Following common misconceptions contribute to a relaxed attitude towards performance in financial technology,

Misconception #1: This is not for me, I am not doing HFT

Engineering for performance is not always about speed though speed leads to higher throughput for the same infrastructure footprint. This leads to growth opportunities without significant additional investment. In the absence of suitable CFRs/NFRs (cross/non-functional requirements), benchmarking a system while in development against existing technology and anticipated loads goes a long way in ensuring it has the expected capacity.

Misconception #2:We have multi-gigabit networks and clusters of 24 core processors, everything will run faster on them

It is surprising how quickly excessively verbose messages clog gigabit networks. Throwing silicon at a performance problem and expecting that problem to resolve itself generally leads to disappointments. Neglecting physical realities of computation and communication while designing and implementing applications result in systems that require substantial infrastructure investment for barely acceptable performance. Any future increase in load leads to application renovation which is both costly and risky.

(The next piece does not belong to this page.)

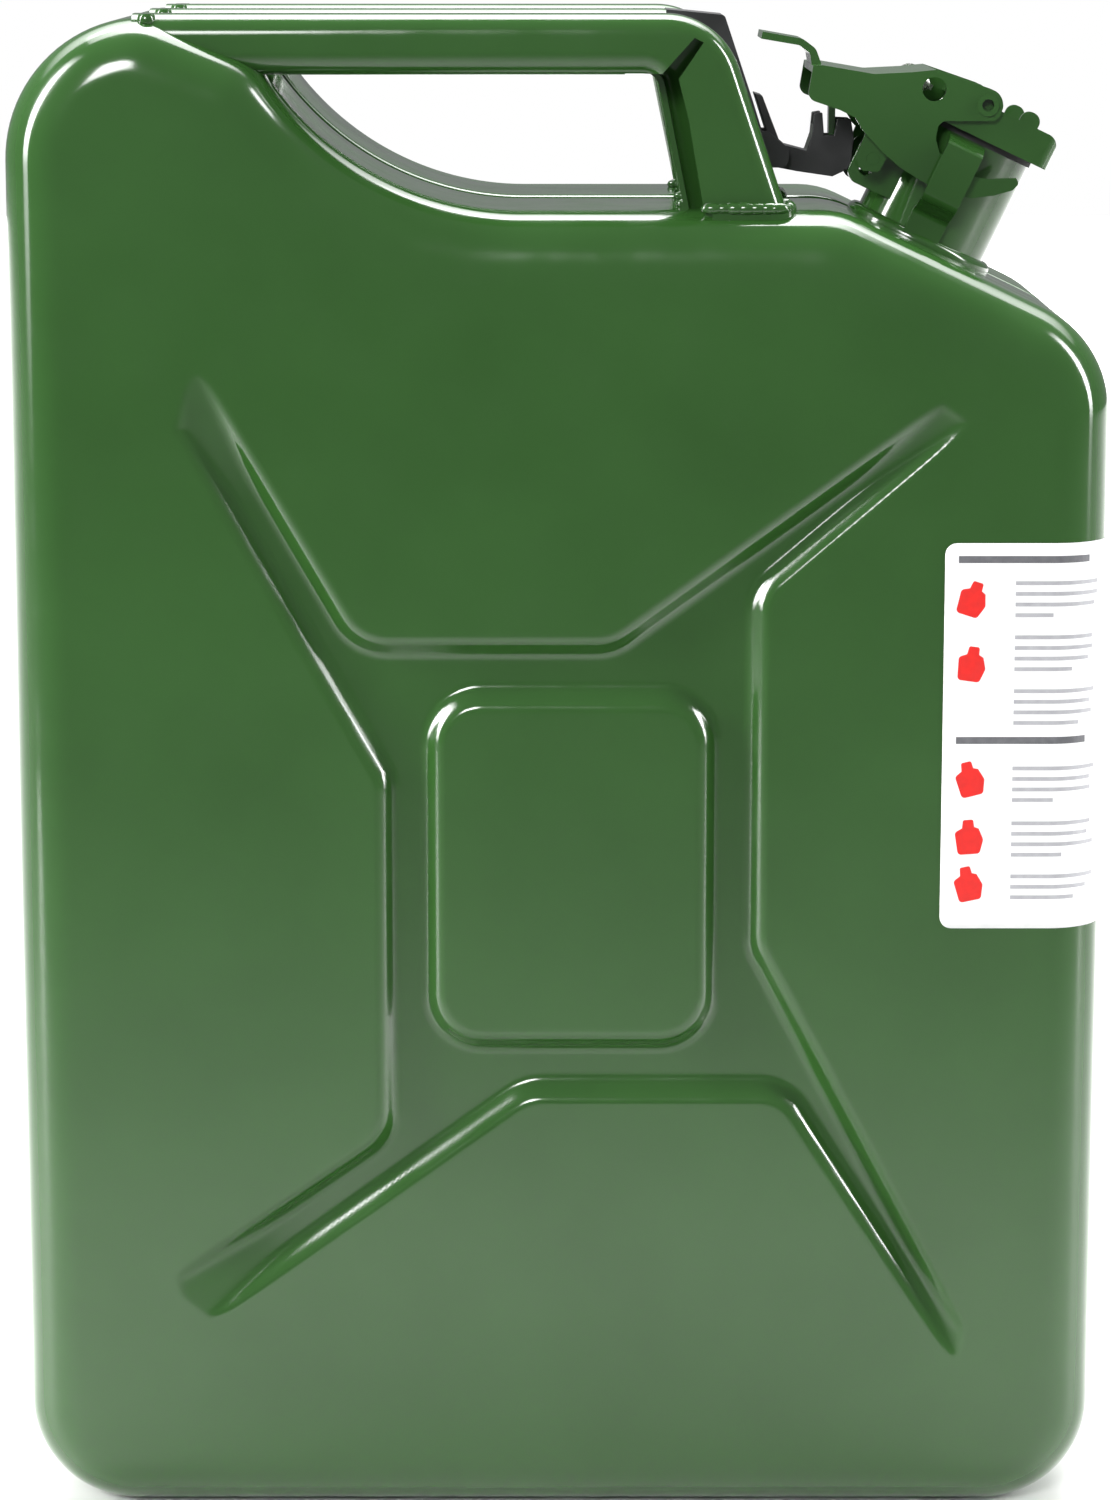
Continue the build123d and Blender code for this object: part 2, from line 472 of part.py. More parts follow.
clip = clip.cut(box(x0 - 100, x0 + 200, -20, 20, HEIGHT, HEIGHT + 20))
ear_l = plate([(x0 + 62.0, z0 + 438.5), (x0 + 66.6, z0 + 438.5), (ELBOW[0] + 3.4, ELBOW[1] + 2.6),
               (ELBOW[0] + 3.4, ELBOW[1] - 3.4), (ELBOW[0] - 3.4, ELBOW[1] - 3.4), (x0 + 62.0, z0 + 432.0)],
              LATCH_W / 2 + 0.4, 13.2, {2: 2.5, 3: 3.0, 4: 2.5})
ears = both(ear_l.cut(handle_cut))
latch_clip = biggest(clip.fuse(*ears.solids()).cut(rod(ELBOW[0], ELBOW[1], 1.5, -30, 30)))
latch_pin = rod(ELBOW[0], ELBOW[1], 1.5, -13.2, 13.2)

arm_pts = [(x0 + 62.4, z0 + 450.4), (x0 + 64.9, z0 + 449.6), (x0 + 70.9, z0 + 434.2), (x0 + 79.2, z0 + 432.0),
           (x0 + 81.0, z0 + 437.3), (x0 + 81.6, z0 + 443.8), (x0 + 84.2, z0 + 444.2), (x0 + 84.8, z0 + 437.0),
           (x0 + 88.0, z0 + 437.0), (x0 + 89.0, z0 + 442.2), (x0 + 93.4, z0 + 442.0), (x0 + 94.4, z0 + 436.0),
           (x0 + 93.4, z0 + 426.6), (x0 + 87.6, z0 + 423.9), (x0 + 76.0, z0 + 425.6), (x0 + 68.6, z0 + 427.0),
           (x0 + 67.9, z0 + 433.4)]
arm = plate(arm_pts, -LATCH_W / 2, LATCH_W / 2, {2: 1.5, 15: 1.0})
arm = arm.cut(plate([(x0 + 81.3, z0 + 460), (x0 + 92.0, z0 + 460), (x0 + 92.0, z0 + 427.6),
                     (x0 + 81.3, z0 + 427.6)], -4.6, 4.6))
arm = arm.cut(rod(ELBOW[0], ELBOW[1], 1.5 + FIT, -30, 30))
latch_arm = biggest(arm)

# ---------------------------------------------------------------- label
label_z = (193.0 * HEIGHT / 477.0, 316.0 * HEIGHT / 477.0)
label_x = HW - 52.0
over = slab(sheet(outline().outer_wire().offset_2d(LABEL_T).edges()), 0, -(HD + LABEL_T))
over = round_rim(over, -(HD + LABEL_T), EDGE_R + LABEL_T)
window = box(label_x, HW + 5, -HD - 2, -HD + 46, *label_z)
window = window.fillet(4.0, [e for e in window.edges().filter_by(Axis.Y) if e.center().X < HW])
label = biggest(biggest(over.intersect(window)).cut(hull_front))

NODES = {
    "shell_front": shell_front, "shell_rear": shell_rear, "seam_weld": seam_weld,
    "handle_front": handle_front, "handle_centre": handle_centre, "handle_rear": handle_rear,
    "handle_welds": handle_welds, "neck_tube": FRAME * neck_tube_l, "neck_lip": FRAME * neck_lip_l,
    "neck_weld": FRAME * neck_weld_l, "breather_tube": FRAME * breather_l,
    "side_bar_front": FRAME * side_front_l, "side_bar_rear": FRAME * side_rear_l,
    "hinge_bracket": FRAME * bracket_l, "hinge_pin": FRAME * pin_l, "lid_yoke": FRAME * yoke_l,
    "lid_plate": FRAME * lid_plate_l, "lid_seal": FRAME * seal_l, "lid_stud": FRAME * stud_l,
    "lever": FRAME * lever_l, "lever_rivets": FRAME * pivots, "lever_washers": FRAME * washers,
    "lock_pin": FRAME * lock_l, "lock_pin_ring": FRAME * ring_l, "lock_pin_collar": FRAME * collar_l,
    "latch_clip": latch_clip, "latch_pivot_pin": latch_pin, "latch_arm": latch_arm,
    "instruction_label": label,
}

os.makedirs("parts", exist_ok=True)
for name, part in NODES.items():
    export_step(part, f"parts/{name}.step")
    b = part.bounding_box()
    print(f"{name:18s} solids {len(part.solids())} volume {part.volume:9.1f} "
          f"x {b.min.X:.1f}..{b.max.X:.1f} y {b.min.Y:.1f}..{b.max.Y:.1f} z {b.min.Z:.1f}..{b.max.Z:.1f}")
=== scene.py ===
"""Visual model of a pressed-steel jerry can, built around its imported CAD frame.

Lengths in the classes are millimetres in the frame's own axes; MM turns them into metres.
"""
import logging
import math
from dataclasses import dataclass, field
from enum import Enum

import bmesh
import bpy
import numpy as np
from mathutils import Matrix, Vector, geometry


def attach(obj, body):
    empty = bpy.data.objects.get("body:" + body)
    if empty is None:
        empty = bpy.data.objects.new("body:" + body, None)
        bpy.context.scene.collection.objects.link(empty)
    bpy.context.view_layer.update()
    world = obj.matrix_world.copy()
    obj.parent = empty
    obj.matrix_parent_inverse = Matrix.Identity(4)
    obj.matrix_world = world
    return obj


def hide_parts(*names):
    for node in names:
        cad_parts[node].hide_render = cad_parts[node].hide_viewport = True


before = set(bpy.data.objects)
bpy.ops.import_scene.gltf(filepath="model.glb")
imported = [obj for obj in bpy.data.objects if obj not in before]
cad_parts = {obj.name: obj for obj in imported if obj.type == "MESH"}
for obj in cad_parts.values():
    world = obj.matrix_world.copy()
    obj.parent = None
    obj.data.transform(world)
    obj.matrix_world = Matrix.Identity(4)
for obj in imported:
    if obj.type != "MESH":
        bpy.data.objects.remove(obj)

MM = 0.001
MERGE_M = 2e-6
FLAT_DEG = 0.6
EDGE_DEG = 38.0
STAGGER = 0.866
NECK_FOOT = -20.0
LOG = logging.getLogger("jerry_can")
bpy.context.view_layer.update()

Colour = tuple[float, float, float]
Faces = list[tuple[int, ...]]
Pair = tuple[float, float]
Place = tuple[float, float, float]
Socket = bpy.types.NodeSocket
Tree = bpy.types.NodeTree


class Side(Enum):
    """Which half of the body a pressing is."""

    FRONT = -1
    REAR = 1


class Slot(Enum):
    """Material slots of the record."""

    ENAMEL = "enamel"
    BLACK_PLASTIC = "black_plastic"
    BRIGHT_STEEL = "bright_steel"
    SEAL_RUBBER = "seal_rubber"
    LABEL_FILM = "label_film"


# ---- node helpers
def add_node(tree: Tree, kind: str, **settings: object) -> bpy.types.Node:
    """Add a node to a tree.

    Args:
        tree: the node tree that gets the node.
        kind: Blender's identifier of the node type.
        settings: properties by name; a key that starts with "in_" sets the default of that input.

    Returns:
        The new node.
    """
    node = tree.nodes.new(kind)
    for key, value in settings.items():
        if key.startswith("in_"):
            name = key[3:]
            which = int(name) if name.isdigit() else name.replace("_", " ")
            node.inputs[which].default_value = value
        else:
            setattr(node, key, value)
    return node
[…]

Misconception #3: I’ll cache my way out of performance issues

Caching is a double edged sword. While it can reduce latency substantially, it may also add complexity to services that employ it. That complexity comes with its own overheads. Keeping caches coherent in distributed systems is complicated. Especially, if these services need to be scaled to sustain higher loads. Therefore, not all caching strategies work effectively for all performance challenges. Caching also tempts developers to not resolve performance issues where they occur but unnecessarily cache data downstream.

Misconception #4: We will scale when the load increases

It depends. Systems can only scale if they have been designed for scalability. Also, based on the architecture, scaling may only solve specific performance issues and not others. For example, if the only the entire processing pipeline can be scaled, it will not lower processing latency but increase throughput. Alternatively, if processing tasks within an application can be processed asynchronously and if those tasks can be scaled, latency as well as throughput can be improved.

Misconception #5: Technology (containers/ lambda/ cloud/ big data etc.) is the saviour

If and only if applications on top of that technology have been designed for performance.

In a nutshell

Applications need to be engineered for performance while they are being engineered for functionality. There is a fine line dividing engineering for performance from premature optimisation. Former relies on established best practices and targeted optimisations guided by analysis and measurements. Latter is based largely on speculation and not resolving causes of performance issues but focusing only on the effects.?

Eventually, simple, lightweight and stateless services using efficient communication protocols are inherently faster and scalable. They also require less infrastructure investment and have less development overheads and maintenance costs.